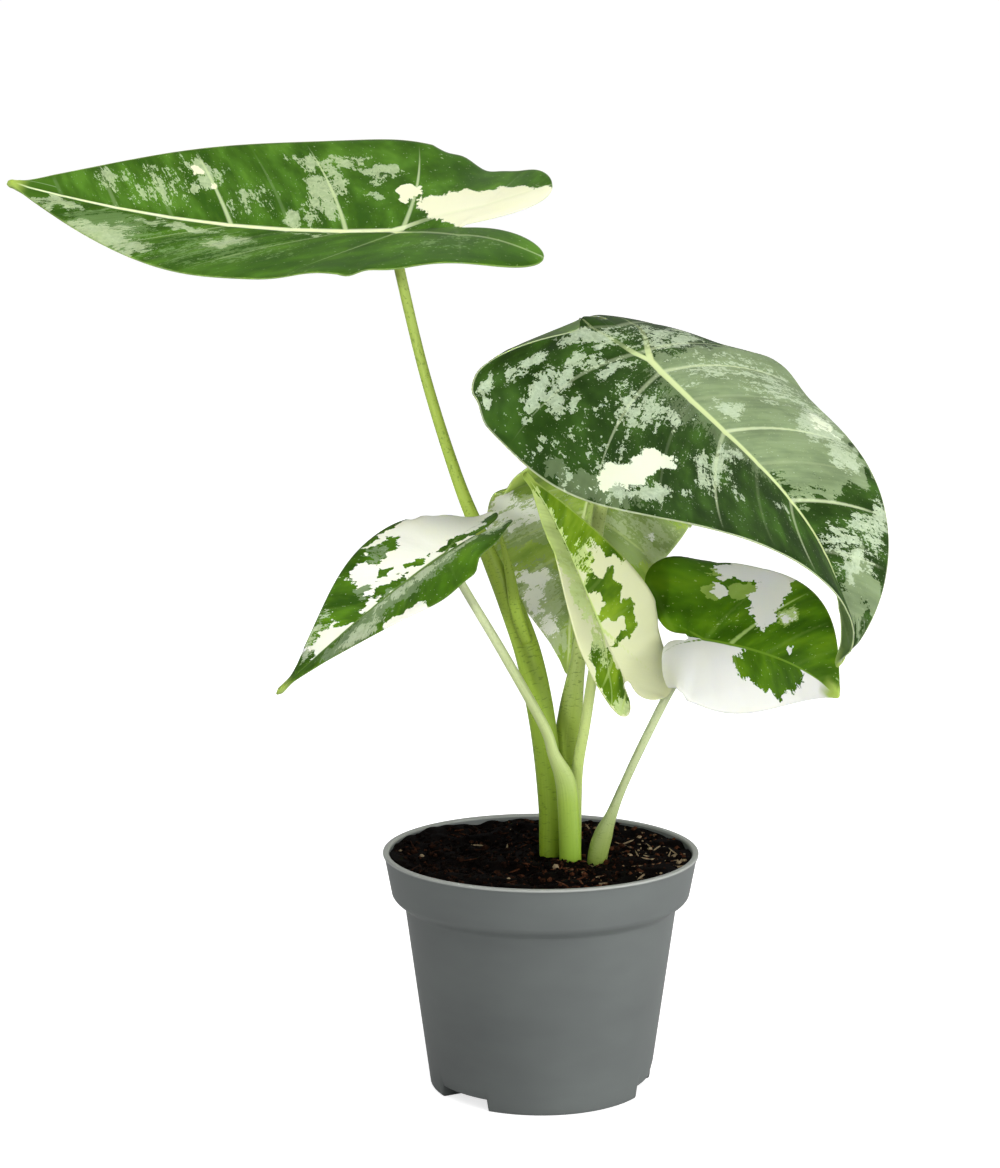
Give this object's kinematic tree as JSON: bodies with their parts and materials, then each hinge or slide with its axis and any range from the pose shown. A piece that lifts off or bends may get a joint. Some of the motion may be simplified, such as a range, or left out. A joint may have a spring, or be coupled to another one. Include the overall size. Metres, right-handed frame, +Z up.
{
  "type": "variegated alocasia frydek plant in a nursery pot",
  "caption": "Young variegated alocasia with long-stalked, arrow-shaped green and cream leaves, growing in soil in a tapered round plastic nursery pot.",
  "frame": {"origin": "middle of the pot's underside, on the surface it stands on", "axes": "+Z up along the pot's axis; -Y is the front of the plant, +X to its right, and the tallest leaf points to -X"},
  "size_m": [0.0913, 0.0449, 0.0997],
  "materials": {
    "pot_plastic": "smooth moulded grey polypropylene with a soft sheen",
    "potting_soil": "moist dark peat, crumbly and matt, with fine pale grains",
    "corm_skin": "papery brown ringed skin",
    "petiole_green": "smooth satin yellow-green stalk with short darker dashes",
    "petiole_pale": "smooth satin pale green stalk",
    "leaf_velvet": "velvety dark green with cream and grey-green variegation and pale veins",
    "leaf_young": "soft satin light green and cream variegation with pale veins"
  },
  "bodies": {
    "root": {"pot": "pot_plastic", "soil": "potting_soil", "corm": "corm_skin", "petiole_tall": "petiole_green", "petiole_broad": "petiole_green", "petiole_left": "petiole_pale", "petiole_young": "petiole_pale", "petiole_rear": "petiole_green", "petiole_small": "petiole_pale", "blade_tall": "leaf_velvet", "blade_broad": "leaf_velvet", "blade_left": "leaf_velvet", "blade_young": "leaf_young", "blade_rear": "leaf_velvet", "blade_small": "leaf_velvet"}
  },
  "joints": []
}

◇ ◇ ◇ ◇ ◇

PROBLEM DETAILS ▸
Read through the lines above and collect those that contain the string "bodies".

OUTPUT OF THE EXERCISE ▸
Give this object's kinematic tree as JSON: bodies with their parts and materials, then each hinge or slide with its axis and any range from the pose shown. A piece that lifts off or bends may get a joint. Some of the motion may be simplified, such as a range, or left out. A joint may have a spring, or be coupled to another one. Include the overall size. Metres, right-handed frame, +Z up.
  "bodies": {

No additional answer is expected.